### YOUR INSTRUCTIONS
Write the material out again exactly.

* Start DATA EXCERPT *

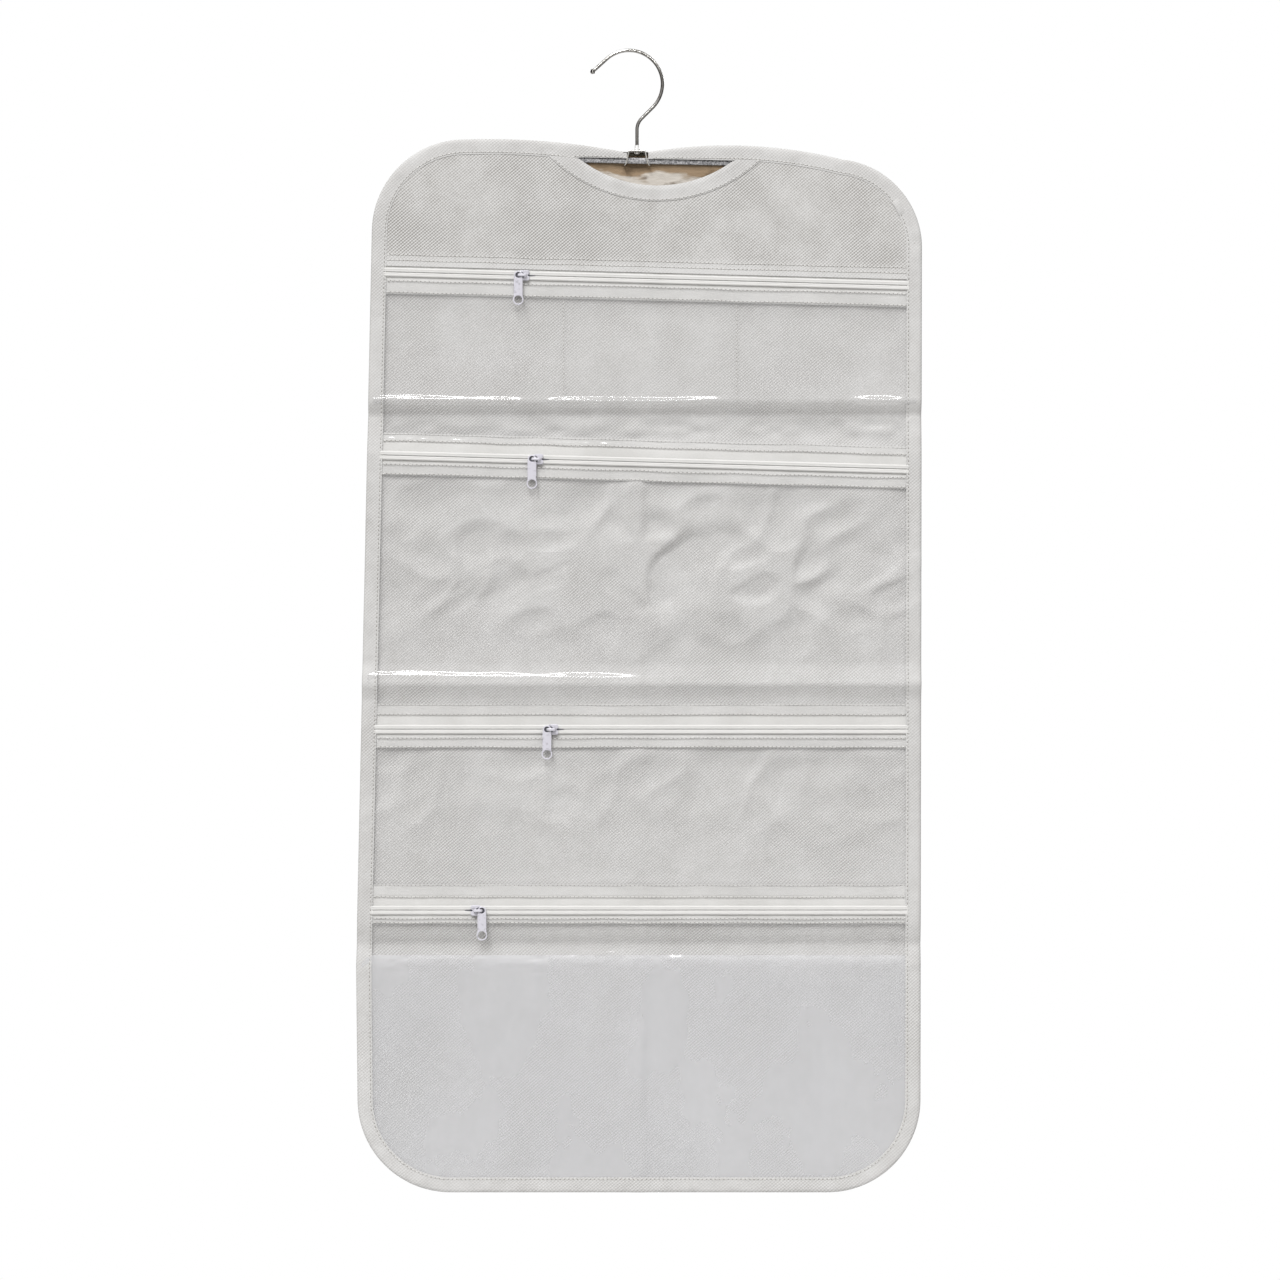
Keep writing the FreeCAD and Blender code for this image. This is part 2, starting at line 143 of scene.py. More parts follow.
class Paint:
    """One material's node tree, and the methods that fill it."""

    def __init__(self, name: str) -> None:
        """Starts an empty material.

        Args:
            name: The material's name.
        """
        self.material = bpy.data.materials.new(name)
        self.material.use_nodes = True
        self.tree = self.material.node_tree
        self.tree.nodes.clear()
        self.place = self.add("ShaderNodeTexCoord").outputs["Object"]
        axes = self.add("ShaderNodeSeparateXYZ", inputs={"Vector": self.place})
        self.x, self.y, self.z = (Value(self, socket) for socket in axes.outputs)

    def add(self, kind: str, settings: dict | None = None, inputs: dict | None = None) -> bpy.types.Node:
        """Adds a node.

        Args:
            kind: The node's type.
            settings: Its properties, set first.
            inputs: Values, sockets or Values for its inputs, by name or index.

        Returns:
            The node.
        """
        node = self.tree.nodes.new(kind)
        for name, value in (settings or {}).items():
            setattr(node, name, value)
        for name, value in (inputs or {}).items():
            socket = value.socket if isinstance(value, Value) else value
            if isinstance(socket, bpy.types.NodeSocket):
                self.tree.links.new(socket, node.inputs[name])
            else:
                node.inputs[name].default_value = socket
        return node

    def math(self, operation: str, *values: "Value | float") -> Value:
        """A Math node on one or two values."""
        inputs = dict(enumerate(values))
        return Value(self, self.add("ShaderNodeMath", {"operation": operation}, inputs).outputs[0])

    def noise(self, scale: float, detail: float = 2.0, stretch: tuple = (1, 1, 1)) -> Value:
        """A noise from 0 to 1.

        Args:
            scale: How many lumps there are in a metre.
            detail: How many finer layers it has.
            stretch: How much closer the lumps are along each axis.

        Returns:
            The noise.
        """
        vector = self.add("ShaderNodeMapping", inputs={"Vector": self.place, "Scale": stretch})
        inputs = {"Vector": vector.outputs[0], "Scale": scale, "Detail": detail}
        return Value(self, self.add("ShaderNodeTexNoise", inputs=inputs).outputs["Fac"])

    def blend(self, share: Value, first: tuple, second: tuple) -> bpy.types.NodeSocket:
        """A colour between two, by a share from 0 to 1.

        Args:
            share: 0 for the first colour and 1 for the second.
            first: A colour.
            second: Another colour.

        Returns:
            The colour's socket.
        """
        mix = self.add("ShaderNodeMix", {"data_type": "RGBA", "clamp_factor": True},
                       {0: share, 6: (*first, 1), 7: (*second, 1)})
        return mix.outputs[2]

    def relief(self, height: Value, distance: float, strength: float = 1.0) -> bpy.types.NodeSocket:
        """A normal from a height, which counts in units of a distance in metres."""
        inputs = {"Height": height, "Distance": distance, "Strength": strength}
        return self.add("ShaderNodeBump", inputs=inputs).outputs["Normal"]

    def finish(self, shader: bpy.types.Node) -> bpy.types.Material:
        """Links a shader to the output and returns the material."""
        self.add("ShaderNodeOutputMaterial", inputs={"Surface": shader.outputs[0]})
        return self.material

    def surface(self, inputs: dict) -> bpy.types.Node:
        """A Principled shader with these inputs."""
        return self.add("ShaderNodeBsdfPrincipled", inputs=inputs)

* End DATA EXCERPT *

### OUTPUT
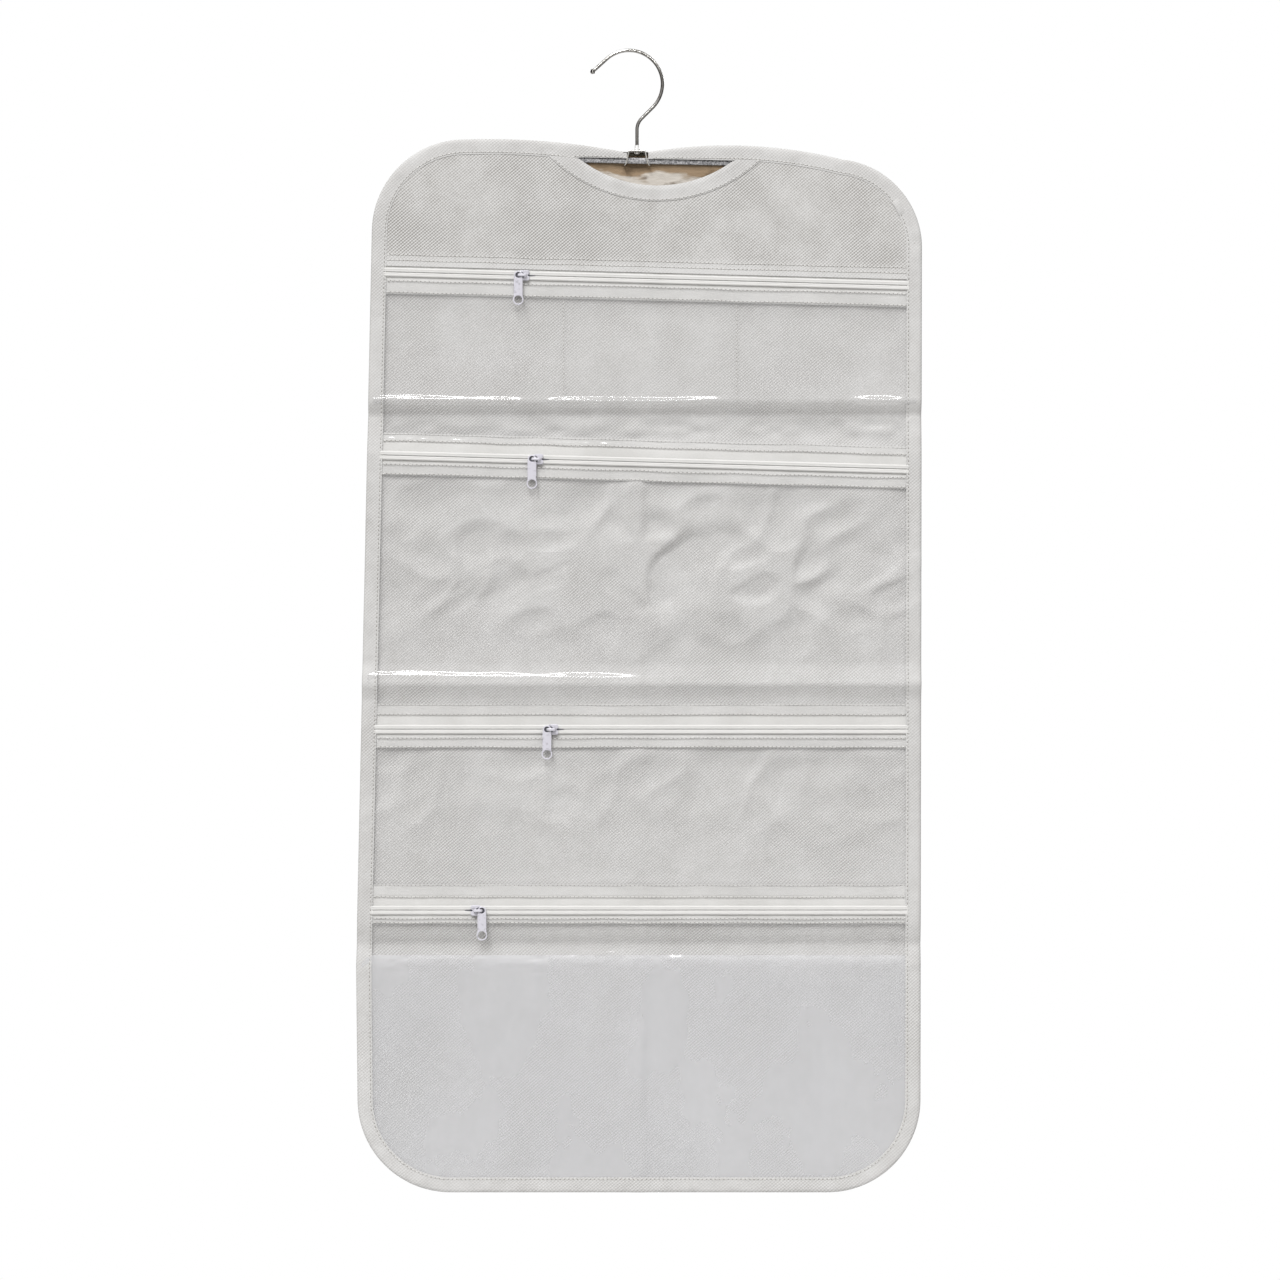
Keep writing the FreeCAD and Blender code for this image. This is part 2, starting at line 143 of scene.py. More parts follow.
class Paint:
    """One material's node tree, and the methods that fill it."""

    def __init__(self, name: str) -> None:
        """Starts an empty material.

        Args:
            name: The material's name.
        """
        self.material = bpy.data.materials.new(name)
        self.material.use_nodes = True
        self.tree = self.material.node_tree
        self.tree.nodes.clear()
        self.place = self.add("ShaderNodeTexCoord").outputs["Object"]
        axes = self.add("ShaderNodeSeparateXYZ", inputs={"Vector": self.place})
        self.x, self.y, self.z = (Value(self, socket) for socket in axes.outputs)

    def add(self, kind: str, settings: dict | None = None, inputs: dict | None = None) -> bpy.types.Node:
        """Adds a node.

        Args:
            kind: The node's type.
            settings: Its properties, set first.
            inputs: Values, sockets or Values for its inputs, by name or index.

        Returns:
            The node.
        """
        node = self.tree.nodes.new(kind)
        for name, value in (settings or {}).items():
            setattr(node, name, value)
        for name, value in (inputs or {}).items():
            socket = value.socket if isinstance(value, Value) else value
            if isinstance(socket, bpy.types.NodeSocket):
                self.tree.links.new(socket, node.inputs[name])
            else:
                node.inputs[name].default_value = socket
        return node

    def math(self, operation: str, *values: "Value | float") -> Value:
        """A Math node on one or two values."""
        inputs = dict(enumerate(values))
        return Value(self, self.add("ShaderNodeMath", {"operation": operation}, inputs).outputs[0])

    def noise(self, scale: float, detail: float = 2.0, stretch: tuple = (1, 1, 1)) -> Value:
        """A noise from 0 to 1.

        Args:
            scale: How many lumps there are in a metre.
            detail: How many finer layers it has.
            stretch: How much closer the lumps are along each axis.

        Returns:
            The noise.
        """
        vector = self.add("ShaderNodeMapping", inputs={"Vector": self.place, "Scale": stretch})
        inputs = {"Vector": vector.outputs[0], "Scale": scale, "Detail": detail}
        return Value(self, self.add("ShaderNodeTexNoise", inputs=inputs).outputs["Fac"])

    def blend(self, share: Value, first: tuple, second: tuple) -> bpy.types.NodeSocket:
        """A colour between two, by a share from 0 to 1.

        Args:
            share: 0 for the first colour and 1 for the second.
            first: A colour.
            second: Another colour.

        Returns:
            The colour's socket.
        """
        mix = self.add("ShaderNodeMix", {"data_type": "RGBA", "clamp_factor": True},
                       {0: share, 6: (*first, 1), 7: (*second, 1)})
        return mix.outputs[2]

    def relief(self, height: Value, distance: float, strength: float = 1.0) -> bpy.types.NodeSocket:
        """A normal from a height, which counts in units of a distance in metres."""
        inputs = {"Height": height, "Distance": distance, "Strength": strength}
        return self.add("ShaderNodeBump", inputs=inputs).outputs["Normal"]

    def finish(self, shader: bpy.types.Node) -> bpy.types.Material:
        """Links a shader to the output and returns the material."""
        self.add("ShaderNodeOutputMaterial", inputs={"Surface": shader.outputs[0]})
        return self.material

    def surface(self, inputs: dict) -> bpy.types.Node:
        """A Principled shader with these inputs."""
        return self.add("ShaderNodeBsdfPrincipled", inputs=inputs)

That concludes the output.